I am an expert , have been in concrete for about 11 years now. If you do hire a contractor you will be paying way to much unless you are pouring a large kennel. However there is no substitute for know how. It all depends on how confident you are. And other things such as , can you get a truck to to site, and tools you will need. Your definitely need 2x4s for forms, you will need an extra 2x4 to "screed" or level the top of the concrete, a rake to spred it, some hand tools such as a float and a steel trowel, to finish/polish the concrete once it gets firm enough. If it is small I would say go at it yourself, by small i mean less than 320 sq feet, which would be 4 yards of concrete at 4 inches thick, you want to put 1/4" inch per foot of pitch on it in the direction you want it to flow or 1 inch of drop every 4 feet. as far as drainage, where you pitch the slab to dig a 18" deep trench fill it upwith pea gravel or good sand and that should alow any urine to wash down into the soil enough to be filtered naturally.
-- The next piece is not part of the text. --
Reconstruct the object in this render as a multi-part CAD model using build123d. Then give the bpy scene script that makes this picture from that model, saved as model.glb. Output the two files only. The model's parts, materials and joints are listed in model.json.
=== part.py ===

Hope this helps in your decision.


----------



## mkriep2006 (Mar 28, 2011)

Oh one more piece of advice,, This is a very very secret piece of advice that my Grandmother gave to me. If your looking for a contractor, Go to the local bar when its busy, Ask if anyone does concrete, buy them a beer and ask what they would charge you to give you a hand. Probably get a much better price that way than hiring a company who has to pay employees and all that. Works for all types of contractors, LOL.. Grandma is so smart


----------